[start of Provided data]

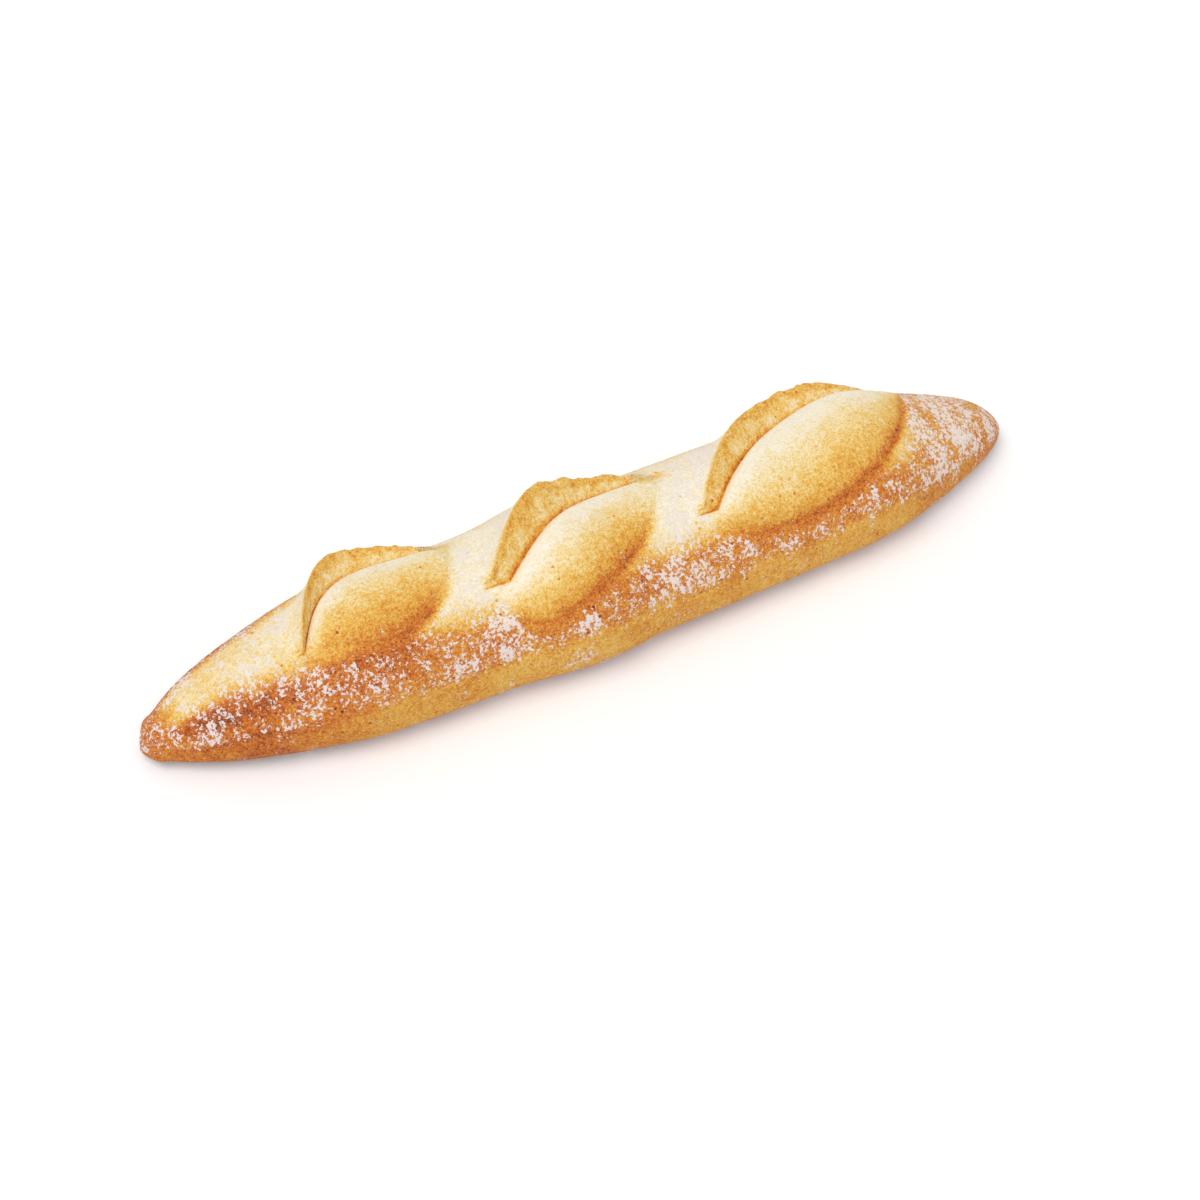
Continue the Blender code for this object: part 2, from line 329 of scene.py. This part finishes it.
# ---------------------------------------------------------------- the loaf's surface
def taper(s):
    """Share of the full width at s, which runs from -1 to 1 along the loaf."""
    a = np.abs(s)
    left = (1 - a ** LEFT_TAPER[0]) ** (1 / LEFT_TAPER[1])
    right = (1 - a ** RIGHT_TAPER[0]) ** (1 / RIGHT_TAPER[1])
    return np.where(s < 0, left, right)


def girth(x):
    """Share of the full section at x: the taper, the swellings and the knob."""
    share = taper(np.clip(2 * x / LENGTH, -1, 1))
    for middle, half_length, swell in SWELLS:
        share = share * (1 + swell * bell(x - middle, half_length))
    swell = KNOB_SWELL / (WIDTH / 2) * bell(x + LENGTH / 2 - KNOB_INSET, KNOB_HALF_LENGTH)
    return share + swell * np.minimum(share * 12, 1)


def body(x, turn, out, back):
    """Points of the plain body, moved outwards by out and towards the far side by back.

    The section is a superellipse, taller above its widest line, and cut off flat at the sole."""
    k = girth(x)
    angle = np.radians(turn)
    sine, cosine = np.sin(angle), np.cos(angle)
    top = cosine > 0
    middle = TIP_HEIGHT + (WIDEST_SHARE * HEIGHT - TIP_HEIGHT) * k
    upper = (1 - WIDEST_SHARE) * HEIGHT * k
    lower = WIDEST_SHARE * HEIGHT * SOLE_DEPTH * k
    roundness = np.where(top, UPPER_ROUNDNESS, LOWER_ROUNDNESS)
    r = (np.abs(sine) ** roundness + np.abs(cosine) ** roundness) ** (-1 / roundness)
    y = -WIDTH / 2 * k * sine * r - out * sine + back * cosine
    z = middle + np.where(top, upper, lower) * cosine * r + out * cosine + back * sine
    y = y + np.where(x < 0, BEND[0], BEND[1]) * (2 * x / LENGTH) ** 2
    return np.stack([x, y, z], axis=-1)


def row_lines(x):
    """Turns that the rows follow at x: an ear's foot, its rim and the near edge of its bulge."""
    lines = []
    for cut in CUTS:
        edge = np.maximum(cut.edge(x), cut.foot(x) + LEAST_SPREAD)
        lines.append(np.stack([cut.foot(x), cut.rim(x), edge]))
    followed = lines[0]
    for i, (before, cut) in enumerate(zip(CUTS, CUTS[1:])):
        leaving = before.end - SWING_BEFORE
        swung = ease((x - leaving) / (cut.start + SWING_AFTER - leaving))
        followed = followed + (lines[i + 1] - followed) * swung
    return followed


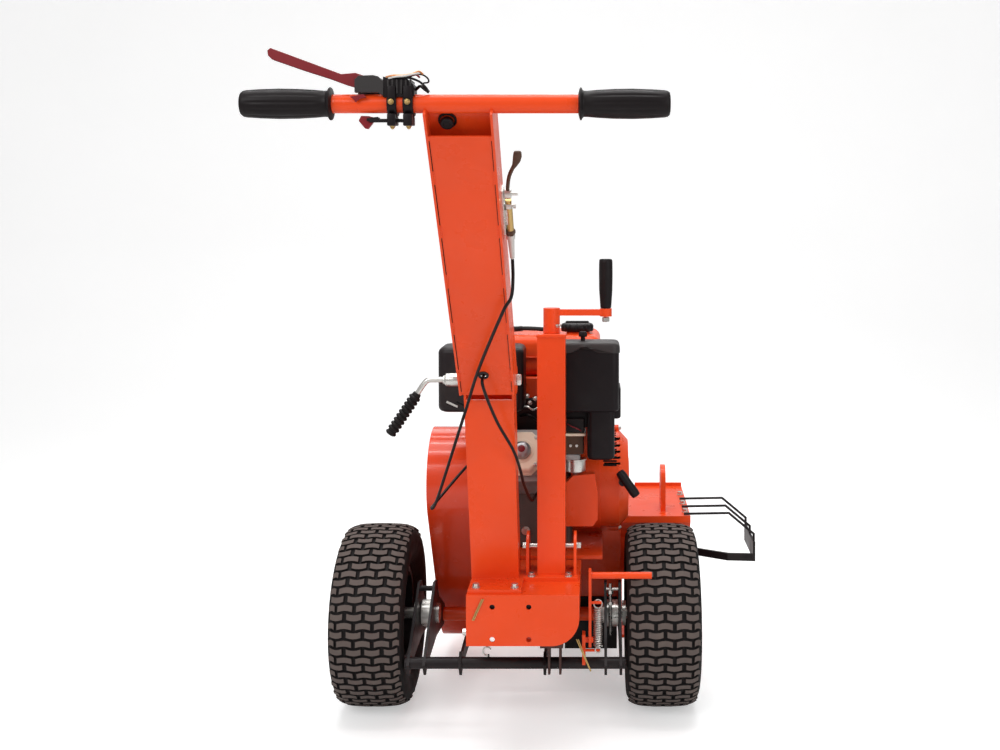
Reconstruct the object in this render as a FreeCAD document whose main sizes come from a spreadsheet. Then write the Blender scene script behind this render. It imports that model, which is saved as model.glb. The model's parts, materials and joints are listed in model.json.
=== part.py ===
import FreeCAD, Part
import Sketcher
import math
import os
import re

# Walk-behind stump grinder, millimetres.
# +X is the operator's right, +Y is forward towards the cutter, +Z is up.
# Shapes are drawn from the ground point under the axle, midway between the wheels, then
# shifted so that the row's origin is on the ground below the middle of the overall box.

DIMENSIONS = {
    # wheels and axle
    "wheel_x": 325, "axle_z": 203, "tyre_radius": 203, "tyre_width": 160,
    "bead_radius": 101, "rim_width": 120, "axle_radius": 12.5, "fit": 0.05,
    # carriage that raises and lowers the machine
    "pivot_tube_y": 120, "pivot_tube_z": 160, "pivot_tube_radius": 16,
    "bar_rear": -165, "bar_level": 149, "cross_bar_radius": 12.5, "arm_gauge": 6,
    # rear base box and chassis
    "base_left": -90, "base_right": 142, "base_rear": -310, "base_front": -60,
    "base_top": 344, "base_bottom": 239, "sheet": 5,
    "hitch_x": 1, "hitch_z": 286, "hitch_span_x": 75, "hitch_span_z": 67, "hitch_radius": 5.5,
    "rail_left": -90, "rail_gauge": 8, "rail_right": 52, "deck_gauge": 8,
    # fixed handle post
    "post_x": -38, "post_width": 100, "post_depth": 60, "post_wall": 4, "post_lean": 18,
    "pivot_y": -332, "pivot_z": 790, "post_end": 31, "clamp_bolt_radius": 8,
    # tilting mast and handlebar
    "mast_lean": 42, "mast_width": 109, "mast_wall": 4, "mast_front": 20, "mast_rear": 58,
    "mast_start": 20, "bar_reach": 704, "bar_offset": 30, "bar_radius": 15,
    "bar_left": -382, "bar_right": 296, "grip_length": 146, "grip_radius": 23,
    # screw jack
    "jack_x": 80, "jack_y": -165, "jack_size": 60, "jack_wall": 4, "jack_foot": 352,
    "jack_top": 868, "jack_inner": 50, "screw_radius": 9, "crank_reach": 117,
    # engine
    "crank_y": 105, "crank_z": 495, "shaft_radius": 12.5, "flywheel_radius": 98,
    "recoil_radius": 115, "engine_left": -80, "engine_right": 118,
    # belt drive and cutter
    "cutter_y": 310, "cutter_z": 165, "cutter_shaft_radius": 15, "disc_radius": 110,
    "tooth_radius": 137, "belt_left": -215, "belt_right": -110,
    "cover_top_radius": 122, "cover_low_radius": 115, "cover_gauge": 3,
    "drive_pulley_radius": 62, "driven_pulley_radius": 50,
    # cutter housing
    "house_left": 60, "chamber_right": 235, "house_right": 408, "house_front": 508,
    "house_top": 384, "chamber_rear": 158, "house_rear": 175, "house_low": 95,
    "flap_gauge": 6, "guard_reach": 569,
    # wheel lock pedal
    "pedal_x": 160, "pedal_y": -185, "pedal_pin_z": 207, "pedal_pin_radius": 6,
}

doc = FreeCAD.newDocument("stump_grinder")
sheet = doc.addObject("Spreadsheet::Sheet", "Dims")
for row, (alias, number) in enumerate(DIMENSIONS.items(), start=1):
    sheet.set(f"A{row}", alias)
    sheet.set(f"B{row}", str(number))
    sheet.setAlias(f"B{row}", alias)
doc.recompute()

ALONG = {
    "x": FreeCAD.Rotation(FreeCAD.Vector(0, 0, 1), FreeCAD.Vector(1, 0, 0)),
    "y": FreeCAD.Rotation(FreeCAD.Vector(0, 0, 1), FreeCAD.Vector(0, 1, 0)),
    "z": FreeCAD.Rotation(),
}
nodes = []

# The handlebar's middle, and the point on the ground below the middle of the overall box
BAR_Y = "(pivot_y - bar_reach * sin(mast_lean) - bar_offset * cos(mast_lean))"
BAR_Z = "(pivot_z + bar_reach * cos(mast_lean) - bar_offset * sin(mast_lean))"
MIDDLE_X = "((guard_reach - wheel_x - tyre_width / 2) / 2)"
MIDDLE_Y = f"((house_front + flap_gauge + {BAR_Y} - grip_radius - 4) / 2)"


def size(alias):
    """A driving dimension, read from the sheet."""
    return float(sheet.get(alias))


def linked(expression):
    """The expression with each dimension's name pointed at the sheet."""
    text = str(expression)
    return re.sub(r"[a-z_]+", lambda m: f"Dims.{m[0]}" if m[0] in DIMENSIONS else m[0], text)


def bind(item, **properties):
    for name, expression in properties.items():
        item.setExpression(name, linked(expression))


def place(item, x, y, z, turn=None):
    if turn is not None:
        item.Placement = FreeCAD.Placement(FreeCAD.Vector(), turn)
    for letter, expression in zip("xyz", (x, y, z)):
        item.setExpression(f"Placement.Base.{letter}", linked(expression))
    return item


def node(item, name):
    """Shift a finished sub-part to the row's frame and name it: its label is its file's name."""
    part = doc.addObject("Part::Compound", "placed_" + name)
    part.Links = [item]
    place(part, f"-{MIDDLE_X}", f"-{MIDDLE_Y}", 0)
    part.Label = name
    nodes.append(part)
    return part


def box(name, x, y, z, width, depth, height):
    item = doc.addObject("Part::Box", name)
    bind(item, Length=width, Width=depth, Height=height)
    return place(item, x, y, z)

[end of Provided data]

Using the data above, print every record exactly as shown.

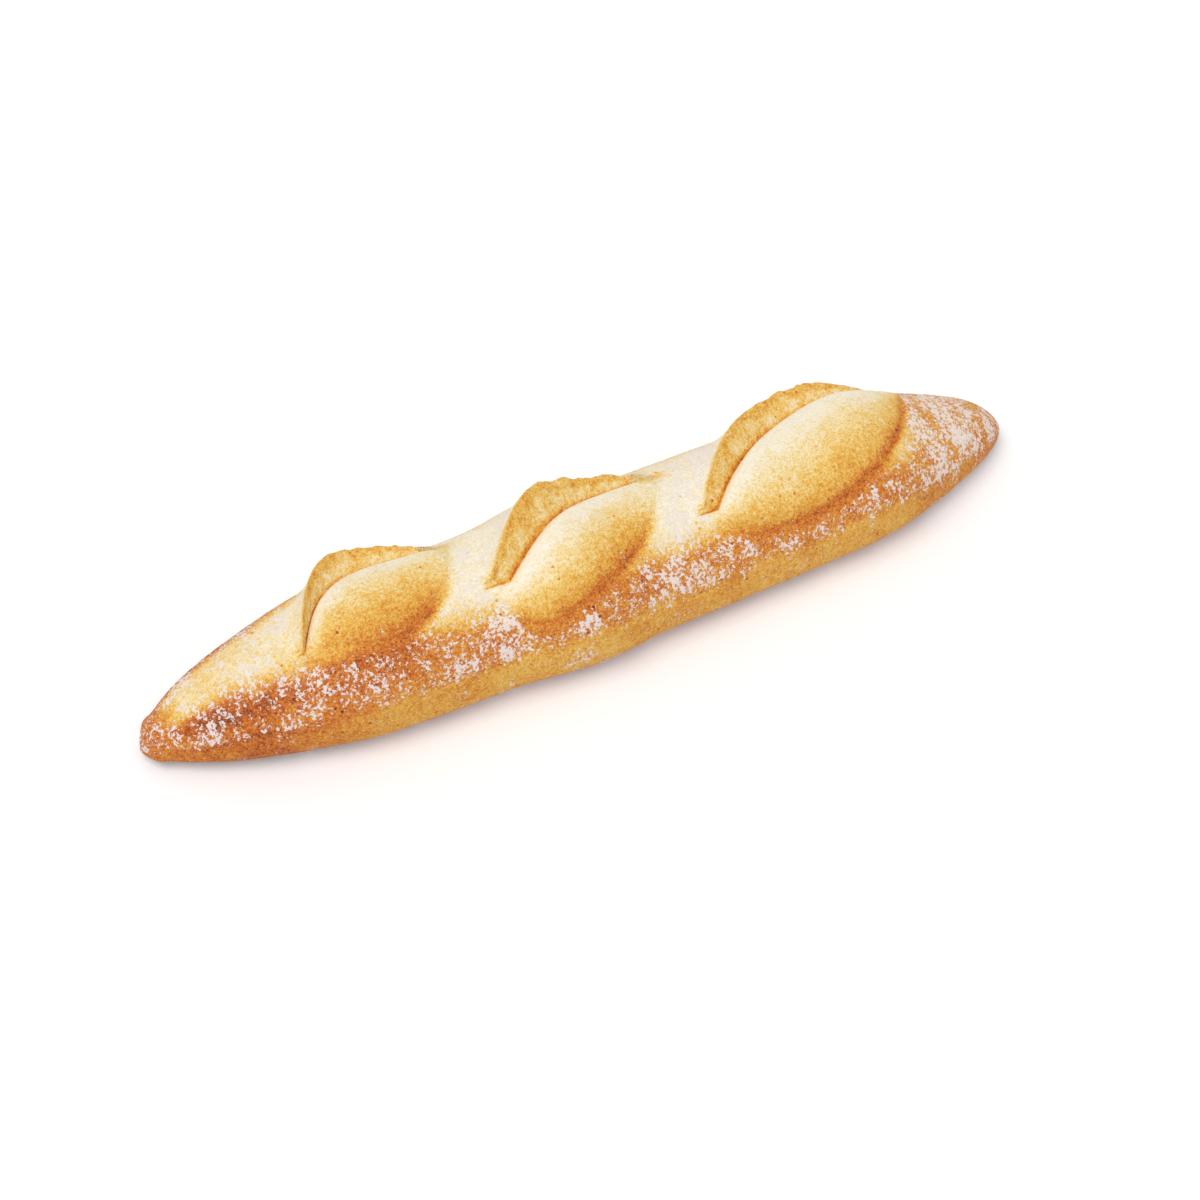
Continue the Blender code for this object: part 2, from line 329 of scene.py. This part finishes it.
# ---------------------------------------------------------------- the loaf's surface
def taper(s):
    """Share of the full width at s, which runs from -1 to 1 along the loaf."""
    a = np.abs(s)
    left = (1 - a ** LEFT_TAPER[0]) ** (1 / LEFT_TAPER[1])
    right = (1 - a ** RIGHT_TAPER[0]) ** (1 / RIGHT_TAPER[1])
    return np.where(s < 0, left, right)


def girth(x):
    """Share of the full section at x: the taper, the swellings and the knob."""
    share = taper(np.clip(2 * x / LENGTH, -1, 1))
    for middle, half_length, swell in SWELLS:
        share = share * (1 + swell * bell(x - middle, half_length))
    swell = KNOB_SWELL / (WIDTH / 2) * bell(x + LENGTH / 2 - KNOB_INSET, KNOB_HALF_LENGTH)
    return share + swell * np.minimum(share * 12, 1)


def body(x, turn, out, back):
    """Points of the plain body, moved outwards by out and towards the far side by back.

    The section is a superellipse, taller above its widest line, and cut off flat at the sole."""
    k = girth(x)
    angle = np.radians(turn)
    sine, cosine = np.sin(angle), np.cos(angle)
    top = cosine > 0
    middle = TIP_HEIGHT + (WIDEST_SHARE * HEIGHT - TIP_HEIGHT) * k
    upper = (1 - WIDEST_SHARE) * HEIGHT * k
    lower = WIDEST_SHARE * HEIGHT * SOLE_DEPTH * k
    roundness = np.where(top, UPPER_ROUNDNESS, LOWER_ROUNDNESS)
    r = (np.abs(sine) ** roundness + np.abs(cosine) ** roundness) ** (-1 / roundness)
    y = -WIDTH / 2 * k * sine * r - out * sine + back * cosine
    z = middle + np.where(top, upper, lower) * cosine * r + out * cosine + back * sine
    y = y + np.where(x < 0, BEND[0], BEND[1]) * (2 * x / LENGTH) ** 2
    return np.stack([x, y, z], axis=-1)


def row_lines(x):
    """Turns that the rows follow at x: an ear's foot, its rim and the near edge of its bulge."""
    lines = []
    for cut in CUTS:
        edge = np.maximum(cut.edge(x), cut.foot(x) + LEAST_SPREAD)
        lines.append(np.stack([cut.foot(x), cut.rim(x), edge]))
    followed = lines[0]
    for i, (before, cut) in enumerate(zip(CUTS, CUTS[1:])):
        leaving = before.end - SWING_BEFORE
        swung = ease((x - leaving) / (cut.start + SWING_AFTER - leaving))
        followed = followed + (lines[i + 1] - followed) * swung
    return followed


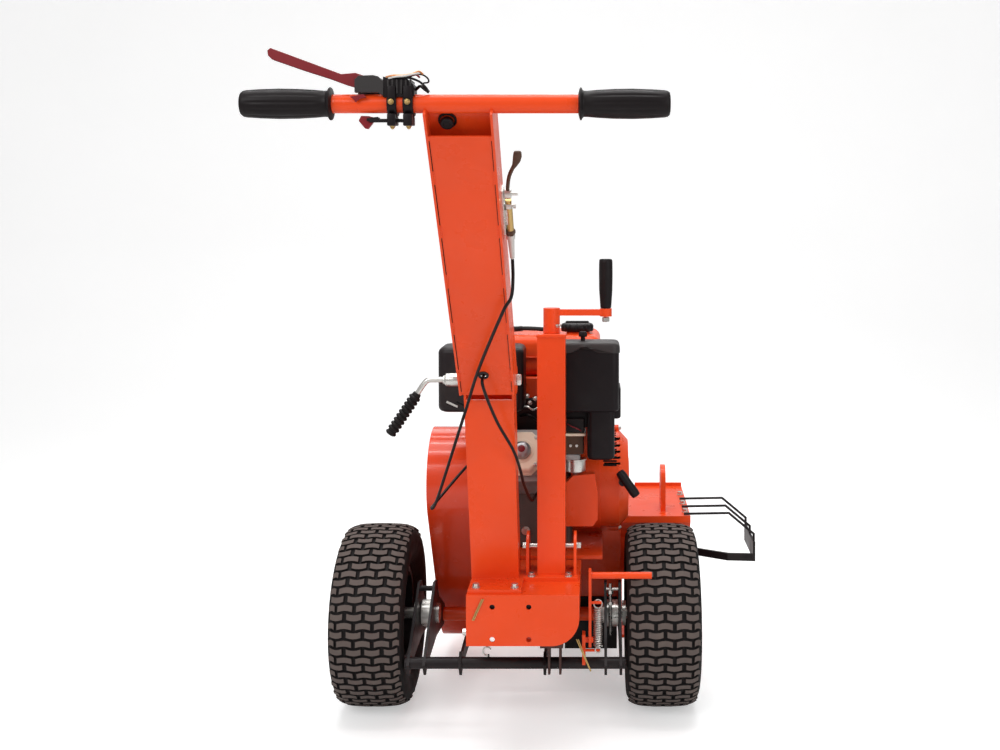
Reconstruct the object in this render as a FreeCAD document whose main sizes come from a spreadsheet. Then write the Blender scene script behind this render. It imports that model, which is saved as model.glb. The model's parts, materials and joints are listed in model.json.
=== part.py ===
import FreeCAD, Part
import Sketcher
import math
import os
import re

# Walk-behind stump grinder, millimetres.
# +X is the operator's right, +Y is forward towards the cutter, +Z is up.
# Shapes are drawn from the ground point under the axle, midway between the wheels, then
# shifted so that the row's origin is on the ground below the middle of the overall box.

DIMENSIONS = {
    # wheels and axle
    "wheel_x": 325, "axle_z": 203, "tyre_radius": 203, "tyre_width": 160,
    "bead_radius": 101, "rim_width": 120, "axle_radius": 12.5, "fit": 0.05,
    # carriage that raises and lowers the machine
    "pivot_tube_y": 120, "pivot_tube_z": 160, "pivot_tube_radius": 16,
    "bar_rear": -165, "bar_level": 149, "cross_bar_radius": 12.5, "arm_gauge": 6,
    # rear base box and chassis
    "base_left": -90, "base_right": 142, "base_rear": -310, "base_front": -60,
    "base_top": 344, "base_bottom": 239, "sheet": 5,
    "hitch_x": 1, "hitch_z": 286, "hitch_span_x": 75, "hitch_span_z": 67, "hitch_radius": 5.5,
    "rail_left": -90, "rail_gauge": 8, "rail_right": 52, "deck_gauge": 8,
    # fixed handle post
    "post_x": -38, "post_width": 100, "post_depth": 60, "post_wall": 4, "post_lean": 18,
    "pivot_y": -332, "pivot_z": 790, "post_end": 31, "clamp_bolt_radius": 8,
    # tilting mast and handlebar
    "mast_lean": 42, "mast_width": 109, "mast_wall": 4, "mast_front": 20, "mast_rear": 58,
    "mast_start": 20, "bar_reach": 704, "bar_offset": 30, "bar_radius": 15,
    "bar_left": -382, "bar_right": 296, "grip_length": 146, "grip_radius": 23,
    # screw jack
    "jack_x": 80, "jack_y": -165, "jack_size": 60, "jack_wall": 4, "jack_foot": 352,
    "jack_top": 868, "jack_inner": 50, "screw_radius": 9, "crank_reach": 117,
    # engine
    "crank_y": 105, "crank_z": 495, "shaft_radius": 12.5, "flywheel_radius": 98,
    "recoil_radius": 115, "engine_left": -80, "engine_right": 118,
    # belt drive and cutter
    "cutter_y": 310, "cutter_z": 165, "cutter_shaft_radius": 15, "disc_radius": 110,
    "tooth_radius": 137, "belt_left": -215, "belt_right": -110,
    "cover_top_radius": 122, "cover_low_radius": 115, "cover_gauge": 3,
    "drive_pulley_radius": 62, "driven_pulley_radius": 50,
    # cutter housing
    "house_left": 60, "chamber_right": 235, "house_right": 408, "house_front": 508,
    "house_top": 384, "chamber_rear": 158, "house_rear": 175, "house_low": 95,
    "flap_gauge": 6, "guard_reach": 569,
    # wheel lock pedal
    "pedal_x": 160, "pedal_y": -185, "pedal_pin_z": 207, "pedal_pin_radius": 6,
}

doc = FreeCAD.newDocument("stump_grinder")
sheet = doc.addObject("Spreadsheet::Sheet", "Dims")
for row, (alias, number) in enumerate(DIMENSIONS.items(), start=1):
    sheet.set(f"A{row}", alias)
    sheet.set(f"B{row}", str(number))
    sheet.setAlias(f"B{row}", alias)
doc.recompute()

ALONG = {
    "x": FreeCAD.Rotation(FreeCAD.Vector(0, 0, 1), FreeCAD.Vector(1, 0, 0)),
    "y": FreeCAD.Rotation(FreeCAD.Vector(0, 0, 1), FreeCAD.Vector(0, 1, 0)),
    "z": FreeCAD.Rotation(),
}
nodes = []

# The handlebar's middle, and the point on the ground below the middle of the overall box
BAR_Y = "(pivot_y - bar_reach * sin(mast_lean) - bar_offset * cos(mast_lean))"
BAR_Z = "(pivot_z + bar_reach * cos(mast_lean) - bar_offset * sin(mast_lean))"
MIDDLE_X = "((guard_reach - wheel_x - tyre_width / 2) / 2)"
MIDDLE_Y = f"((house_front + flap_gauge + {BAR_Y} - grip_radius - 4) / 2)"


def size(alias):
    """A driving dimension, read from the sheet."""
    return float(sheet.get(alias))


def linked(expression):
    """The expression with each dimension's name pointed at the sheet."""
    text = str(expression)
    return re.sub(r"[a-z_]+", lambda m: f"Dims.{m[0]}" if m[0] in DIMENSIONS else m[0], text)


def bind(item, **properties):
    for name, expression in properties.items():
        item.setExpression(name, linked(expression))


def place(item, x, y, z, turn=None):
    if turn is not None:
        item.Placement = FreeCAD.Placement(FreeCAD.Vector(), turn)
    for letter, expression in zip("xyz", (x, y, z)):
        item.setExpression(f"Placement.Base.{letter}", linked(expression))
    return item


def node(item, name):
    """Shift a finished sub-part to the row's frame and name it: its label is its file's name."""
    part = doc.addObject("Part::Compound", "placed_" + name)
    part.Links = [item]
    place(part, f"-{MIDDLE_X}", f"-{MIDDLE_Y}", 0)
    part.Label = name
    nodes.append(part)
    return part


def box(name, x, y, z, width, depth, height):
    item = doc.addObject("Part::Box", name)
    bind(item, Length=width, Width=depth, Height=height)
    return place(item, x, y, z)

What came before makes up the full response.